Task goal:
Emit the exact text of every line from the line with "top of the backrest." to the line with "scene = bpy.context.scene", both ends included. No other output is expected.

Given material:
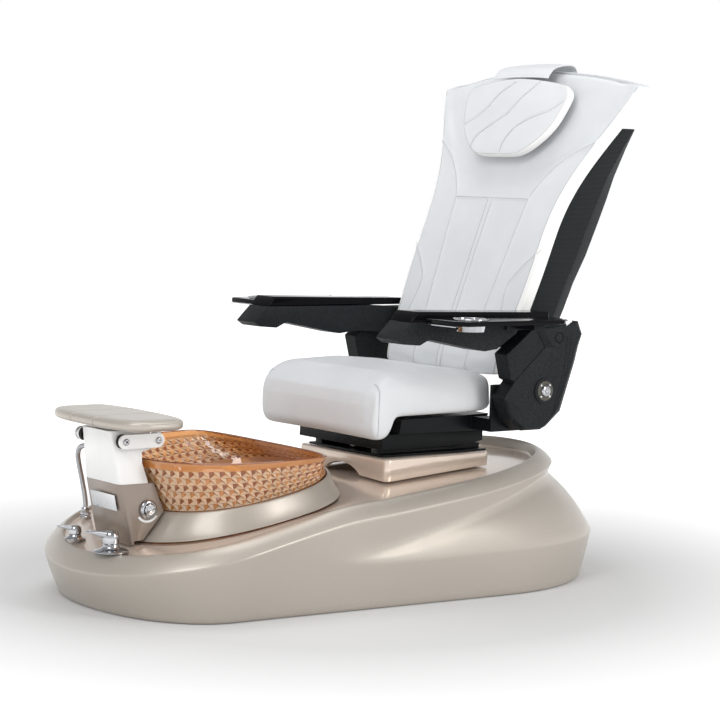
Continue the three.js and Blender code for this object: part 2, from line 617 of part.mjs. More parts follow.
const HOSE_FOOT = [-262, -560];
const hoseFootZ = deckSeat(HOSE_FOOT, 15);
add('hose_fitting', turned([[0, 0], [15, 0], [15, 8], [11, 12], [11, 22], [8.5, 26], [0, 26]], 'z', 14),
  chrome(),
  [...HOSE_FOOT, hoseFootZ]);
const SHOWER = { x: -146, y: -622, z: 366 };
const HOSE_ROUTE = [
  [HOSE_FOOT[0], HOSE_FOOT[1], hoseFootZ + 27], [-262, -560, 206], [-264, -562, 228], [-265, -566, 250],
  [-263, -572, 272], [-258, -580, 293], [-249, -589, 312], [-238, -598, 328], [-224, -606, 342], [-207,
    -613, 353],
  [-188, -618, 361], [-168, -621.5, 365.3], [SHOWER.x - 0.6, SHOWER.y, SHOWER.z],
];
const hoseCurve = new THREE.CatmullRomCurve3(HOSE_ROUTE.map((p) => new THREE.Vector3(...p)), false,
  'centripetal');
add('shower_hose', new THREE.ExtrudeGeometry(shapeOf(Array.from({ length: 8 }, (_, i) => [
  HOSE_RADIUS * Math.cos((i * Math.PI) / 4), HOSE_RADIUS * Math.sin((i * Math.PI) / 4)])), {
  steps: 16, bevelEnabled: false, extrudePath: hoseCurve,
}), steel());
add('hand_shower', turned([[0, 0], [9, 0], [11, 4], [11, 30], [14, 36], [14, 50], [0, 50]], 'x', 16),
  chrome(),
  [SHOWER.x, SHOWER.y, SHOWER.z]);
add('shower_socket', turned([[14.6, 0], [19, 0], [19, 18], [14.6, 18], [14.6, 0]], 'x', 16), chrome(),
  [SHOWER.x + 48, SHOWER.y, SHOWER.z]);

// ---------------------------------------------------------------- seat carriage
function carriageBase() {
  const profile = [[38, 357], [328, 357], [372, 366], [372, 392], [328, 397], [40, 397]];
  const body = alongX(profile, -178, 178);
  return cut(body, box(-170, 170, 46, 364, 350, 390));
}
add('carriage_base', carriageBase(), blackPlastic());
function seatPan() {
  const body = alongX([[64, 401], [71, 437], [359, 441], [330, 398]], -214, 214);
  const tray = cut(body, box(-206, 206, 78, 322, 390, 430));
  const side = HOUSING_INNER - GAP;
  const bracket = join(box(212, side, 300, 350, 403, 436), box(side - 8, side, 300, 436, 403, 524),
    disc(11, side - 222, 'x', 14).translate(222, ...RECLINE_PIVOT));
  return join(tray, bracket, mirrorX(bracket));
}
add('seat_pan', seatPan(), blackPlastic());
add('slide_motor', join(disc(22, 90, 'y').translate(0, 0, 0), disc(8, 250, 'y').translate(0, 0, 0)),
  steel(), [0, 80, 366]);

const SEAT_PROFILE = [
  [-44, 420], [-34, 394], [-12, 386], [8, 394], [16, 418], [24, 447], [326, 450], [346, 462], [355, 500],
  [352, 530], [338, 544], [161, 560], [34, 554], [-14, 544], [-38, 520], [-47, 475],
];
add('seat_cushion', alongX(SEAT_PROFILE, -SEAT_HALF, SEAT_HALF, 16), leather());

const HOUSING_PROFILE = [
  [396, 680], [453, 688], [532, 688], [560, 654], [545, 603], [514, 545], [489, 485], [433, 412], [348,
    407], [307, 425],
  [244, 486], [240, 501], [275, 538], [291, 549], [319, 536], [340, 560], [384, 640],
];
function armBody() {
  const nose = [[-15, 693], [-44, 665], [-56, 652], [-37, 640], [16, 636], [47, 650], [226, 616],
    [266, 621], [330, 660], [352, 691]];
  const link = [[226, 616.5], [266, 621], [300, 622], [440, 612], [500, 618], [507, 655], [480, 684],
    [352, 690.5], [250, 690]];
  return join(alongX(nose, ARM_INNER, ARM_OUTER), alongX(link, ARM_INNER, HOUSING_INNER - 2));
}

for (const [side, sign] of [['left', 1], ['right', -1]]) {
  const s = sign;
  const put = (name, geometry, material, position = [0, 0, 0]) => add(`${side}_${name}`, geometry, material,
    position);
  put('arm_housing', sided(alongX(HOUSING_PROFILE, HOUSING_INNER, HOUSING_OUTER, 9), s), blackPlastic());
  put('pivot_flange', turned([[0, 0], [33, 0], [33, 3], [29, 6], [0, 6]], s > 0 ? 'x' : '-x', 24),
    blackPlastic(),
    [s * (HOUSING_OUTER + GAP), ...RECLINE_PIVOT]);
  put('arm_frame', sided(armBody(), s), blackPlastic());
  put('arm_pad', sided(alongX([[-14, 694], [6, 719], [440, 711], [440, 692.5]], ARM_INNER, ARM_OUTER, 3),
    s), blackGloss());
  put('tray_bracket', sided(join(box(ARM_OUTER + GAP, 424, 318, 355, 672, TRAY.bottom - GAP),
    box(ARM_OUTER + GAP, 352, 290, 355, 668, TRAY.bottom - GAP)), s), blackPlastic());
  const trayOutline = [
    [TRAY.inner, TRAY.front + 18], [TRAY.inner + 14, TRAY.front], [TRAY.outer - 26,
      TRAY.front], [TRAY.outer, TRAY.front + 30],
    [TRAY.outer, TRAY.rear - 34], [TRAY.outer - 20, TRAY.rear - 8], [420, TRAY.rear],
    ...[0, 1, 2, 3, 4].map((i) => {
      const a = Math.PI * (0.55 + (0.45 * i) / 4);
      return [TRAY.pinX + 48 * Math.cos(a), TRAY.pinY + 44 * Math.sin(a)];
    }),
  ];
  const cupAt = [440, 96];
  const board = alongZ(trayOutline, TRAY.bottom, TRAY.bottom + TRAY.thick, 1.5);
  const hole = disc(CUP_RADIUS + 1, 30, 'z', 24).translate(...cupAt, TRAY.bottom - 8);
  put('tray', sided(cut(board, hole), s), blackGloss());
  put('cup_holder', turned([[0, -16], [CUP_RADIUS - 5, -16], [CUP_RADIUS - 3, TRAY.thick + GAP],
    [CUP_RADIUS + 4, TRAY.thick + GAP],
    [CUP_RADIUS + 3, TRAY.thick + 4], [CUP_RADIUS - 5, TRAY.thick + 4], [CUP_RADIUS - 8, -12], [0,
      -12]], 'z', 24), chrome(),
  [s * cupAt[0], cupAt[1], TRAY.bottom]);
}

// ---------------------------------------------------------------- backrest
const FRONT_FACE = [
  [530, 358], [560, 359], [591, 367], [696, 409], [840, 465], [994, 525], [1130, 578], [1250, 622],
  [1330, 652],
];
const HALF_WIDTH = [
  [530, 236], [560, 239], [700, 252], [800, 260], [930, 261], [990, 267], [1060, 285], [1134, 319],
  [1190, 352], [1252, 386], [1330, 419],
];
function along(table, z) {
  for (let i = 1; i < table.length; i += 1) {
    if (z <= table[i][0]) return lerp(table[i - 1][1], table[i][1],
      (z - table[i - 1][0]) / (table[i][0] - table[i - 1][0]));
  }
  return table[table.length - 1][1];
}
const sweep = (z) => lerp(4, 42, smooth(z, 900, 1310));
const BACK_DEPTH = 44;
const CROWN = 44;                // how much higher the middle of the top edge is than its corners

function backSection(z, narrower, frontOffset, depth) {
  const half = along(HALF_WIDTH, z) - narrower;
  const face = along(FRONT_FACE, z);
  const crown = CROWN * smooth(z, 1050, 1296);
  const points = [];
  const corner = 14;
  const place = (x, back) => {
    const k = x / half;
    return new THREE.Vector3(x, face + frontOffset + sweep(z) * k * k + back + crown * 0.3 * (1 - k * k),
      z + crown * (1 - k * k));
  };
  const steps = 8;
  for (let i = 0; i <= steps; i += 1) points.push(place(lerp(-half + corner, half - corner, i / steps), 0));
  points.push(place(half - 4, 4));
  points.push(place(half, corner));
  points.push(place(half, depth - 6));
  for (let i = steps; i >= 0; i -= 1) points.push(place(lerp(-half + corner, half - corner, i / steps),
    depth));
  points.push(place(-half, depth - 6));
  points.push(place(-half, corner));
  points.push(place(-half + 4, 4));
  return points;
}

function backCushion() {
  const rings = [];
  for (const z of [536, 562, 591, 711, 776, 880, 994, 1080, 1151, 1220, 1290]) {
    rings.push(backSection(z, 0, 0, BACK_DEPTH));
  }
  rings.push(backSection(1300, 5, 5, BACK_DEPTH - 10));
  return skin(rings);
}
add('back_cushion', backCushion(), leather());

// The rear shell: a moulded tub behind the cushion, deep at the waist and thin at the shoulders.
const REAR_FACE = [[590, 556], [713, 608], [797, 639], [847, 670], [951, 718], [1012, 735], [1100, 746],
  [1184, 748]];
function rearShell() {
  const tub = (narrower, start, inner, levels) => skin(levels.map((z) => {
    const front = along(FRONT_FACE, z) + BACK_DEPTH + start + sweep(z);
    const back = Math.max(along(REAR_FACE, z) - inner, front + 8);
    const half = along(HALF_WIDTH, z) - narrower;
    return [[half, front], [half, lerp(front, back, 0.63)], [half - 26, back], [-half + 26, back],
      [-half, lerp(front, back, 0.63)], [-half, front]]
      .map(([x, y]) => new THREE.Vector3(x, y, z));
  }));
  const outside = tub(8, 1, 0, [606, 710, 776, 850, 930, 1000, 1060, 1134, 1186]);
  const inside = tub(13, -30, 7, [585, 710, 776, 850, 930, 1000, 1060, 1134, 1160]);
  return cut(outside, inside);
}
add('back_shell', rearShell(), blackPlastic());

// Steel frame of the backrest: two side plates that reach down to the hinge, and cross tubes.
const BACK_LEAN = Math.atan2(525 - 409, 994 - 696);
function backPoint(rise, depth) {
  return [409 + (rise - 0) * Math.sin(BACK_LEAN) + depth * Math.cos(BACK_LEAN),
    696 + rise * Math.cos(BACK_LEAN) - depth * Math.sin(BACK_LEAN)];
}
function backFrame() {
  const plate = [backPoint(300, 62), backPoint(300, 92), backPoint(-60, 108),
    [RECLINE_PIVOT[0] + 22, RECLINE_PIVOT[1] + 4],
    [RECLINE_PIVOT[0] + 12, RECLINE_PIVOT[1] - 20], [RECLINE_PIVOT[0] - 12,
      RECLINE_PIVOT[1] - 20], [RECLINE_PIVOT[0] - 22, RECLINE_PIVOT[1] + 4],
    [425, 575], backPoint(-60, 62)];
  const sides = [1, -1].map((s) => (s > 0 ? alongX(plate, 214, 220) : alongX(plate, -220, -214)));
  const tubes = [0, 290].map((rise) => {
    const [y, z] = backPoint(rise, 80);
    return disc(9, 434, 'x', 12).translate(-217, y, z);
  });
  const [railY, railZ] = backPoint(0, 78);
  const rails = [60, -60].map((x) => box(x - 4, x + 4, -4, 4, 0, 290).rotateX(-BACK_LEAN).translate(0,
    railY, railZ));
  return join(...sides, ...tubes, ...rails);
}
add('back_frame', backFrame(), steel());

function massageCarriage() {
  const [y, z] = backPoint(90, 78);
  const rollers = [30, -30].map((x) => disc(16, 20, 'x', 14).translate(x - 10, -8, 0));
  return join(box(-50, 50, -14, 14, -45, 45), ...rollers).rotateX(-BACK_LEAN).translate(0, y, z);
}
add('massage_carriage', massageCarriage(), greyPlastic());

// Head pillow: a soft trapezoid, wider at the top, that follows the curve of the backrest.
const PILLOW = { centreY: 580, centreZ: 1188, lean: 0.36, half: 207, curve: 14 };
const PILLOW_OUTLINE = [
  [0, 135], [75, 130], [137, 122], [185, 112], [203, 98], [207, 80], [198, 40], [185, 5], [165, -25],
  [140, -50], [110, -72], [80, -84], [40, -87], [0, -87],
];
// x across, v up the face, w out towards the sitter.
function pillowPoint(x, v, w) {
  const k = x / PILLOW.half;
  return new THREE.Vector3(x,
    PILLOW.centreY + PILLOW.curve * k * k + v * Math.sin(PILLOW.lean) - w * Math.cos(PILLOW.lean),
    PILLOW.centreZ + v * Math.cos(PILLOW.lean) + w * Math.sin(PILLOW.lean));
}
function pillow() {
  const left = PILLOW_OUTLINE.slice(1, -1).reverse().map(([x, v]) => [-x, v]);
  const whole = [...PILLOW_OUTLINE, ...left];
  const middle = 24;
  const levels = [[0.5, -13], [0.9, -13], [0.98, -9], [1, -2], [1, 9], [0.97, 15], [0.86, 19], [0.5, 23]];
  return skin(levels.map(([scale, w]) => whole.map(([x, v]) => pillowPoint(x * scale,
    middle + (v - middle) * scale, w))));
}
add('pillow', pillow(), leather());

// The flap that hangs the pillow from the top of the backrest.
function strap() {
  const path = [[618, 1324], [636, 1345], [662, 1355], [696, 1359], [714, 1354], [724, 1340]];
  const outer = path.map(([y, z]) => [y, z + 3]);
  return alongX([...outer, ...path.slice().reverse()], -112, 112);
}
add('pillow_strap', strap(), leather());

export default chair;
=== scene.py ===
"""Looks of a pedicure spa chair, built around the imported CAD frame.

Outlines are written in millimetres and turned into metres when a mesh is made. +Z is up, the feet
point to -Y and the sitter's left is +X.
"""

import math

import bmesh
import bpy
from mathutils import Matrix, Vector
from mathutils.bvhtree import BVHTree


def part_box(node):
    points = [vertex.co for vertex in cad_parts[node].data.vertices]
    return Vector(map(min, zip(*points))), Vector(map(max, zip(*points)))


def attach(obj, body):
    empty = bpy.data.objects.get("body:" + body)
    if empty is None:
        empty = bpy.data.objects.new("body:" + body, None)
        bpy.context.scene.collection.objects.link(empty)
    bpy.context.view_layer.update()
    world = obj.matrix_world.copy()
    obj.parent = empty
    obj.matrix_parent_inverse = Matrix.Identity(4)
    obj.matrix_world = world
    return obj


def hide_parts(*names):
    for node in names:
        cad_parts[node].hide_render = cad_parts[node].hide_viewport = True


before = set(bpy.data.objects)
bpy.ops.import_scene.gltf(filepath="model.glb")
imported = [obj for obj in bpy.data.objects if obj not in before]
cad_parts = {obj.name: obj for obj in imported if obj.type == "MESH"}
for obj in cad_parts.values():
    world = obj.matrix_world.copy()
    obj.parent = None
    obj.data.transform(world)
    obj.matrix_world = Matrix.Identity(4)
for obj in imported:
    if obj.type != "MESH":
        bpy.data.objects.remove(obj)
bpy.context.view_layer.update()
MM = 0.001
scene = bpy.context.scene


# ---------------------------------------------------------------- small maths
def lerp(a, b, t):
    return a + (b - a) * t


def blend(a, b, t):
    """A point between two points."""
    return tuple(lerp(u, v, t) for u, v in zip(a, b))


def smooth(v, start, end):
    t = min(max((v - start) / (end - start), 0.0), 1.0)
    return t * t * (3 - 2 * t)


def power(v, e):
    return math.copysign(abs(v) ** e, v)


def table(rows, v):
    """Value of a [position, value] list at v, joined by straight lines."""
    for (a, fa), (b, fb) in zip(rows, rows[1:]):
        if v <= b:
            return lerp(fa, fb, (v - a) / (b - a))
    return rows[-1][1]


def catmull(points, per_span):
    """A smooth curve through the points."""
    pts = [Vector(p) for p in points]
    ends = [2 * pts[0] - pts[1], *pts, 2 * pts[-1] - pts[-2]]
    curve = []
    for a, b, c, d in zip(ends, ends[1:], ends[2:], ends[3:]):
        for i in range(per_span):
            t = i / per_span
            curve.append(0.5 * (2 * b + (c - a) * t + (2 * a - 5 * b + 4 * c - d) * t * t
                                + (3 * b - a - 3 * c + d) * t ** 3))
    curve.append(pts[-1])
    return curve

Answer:
// The flap that hangs the pillow from the top of the backrest.
function strap() {
  const path = [[618, 1324], [636, 1345], [662, 1355], [696, 1359], [714, 1354], [724, 1340]];
  const outer = path.map(([y, z]) => [y, z + 3]);
  return alongX([...outer, ...path.slice().reverse()], -112, 112);
}
add('pillow_strap', strap(), leather());

export default chair;
=== scene.py ===
"""Looks of a pedicure spa chair, built around the imported CAD frame.

Outlines are written in millimetres and turned into metres when a mesh is made. +Z is up, the feet
point to -Y and the sitter's left is +X.
"""

import math

import bmesh
import bpy
from mathutils import Matrix, Vector
from mathutils.bvhtree import BVHTree


def part_box(node):
    points = [vertex.co for vertex in cad_parts[node].data.vertices]
    return Vector(map(min, zip(*points))), Vector(map(max, zip(*points)))


def attach(obj, body):
    empty = bpy.data.objects.get("body:" + body)
    if empty is None:
        empty = bpy.data.objects.new("body:" + body, None)
        bpy.context.scene.collection.objects.link(empty)
    bpy.context.view_layer.update()
    world = obj.matrix_world.copy()
    obj.parent = empty
    obj.matrix_parent_inverse = Matrix.Identity(4)
    obj.matrix_world = world
    return obj


def hide_parts(*names):
    for node in names:
        cad_parts[node].hide_render = cad_parts[node].hide_viewport = True


before = set(bpy.data.objects)
bpy.ops.import_scene.gltf(filepath="model.glb")
imported = [obj for obj in bpy.data.objects if obj not in before]
cad_parts = {obj.name: obj for obj in imported if obj.type == "MESH"}
for obj in cad_parts.values():
    world = obj.matrix_world.copy()
    obj.parent = None
    obj.data.transform(world)
    obj.matrix_world = Matrix.Identity(4)
for obj in imported:
    if obj.type != "MESH":
        bpy.data.objects.remove(obj)
bpy.context.view_layer.update()
MM = 0.001
scene = bpy.context.scene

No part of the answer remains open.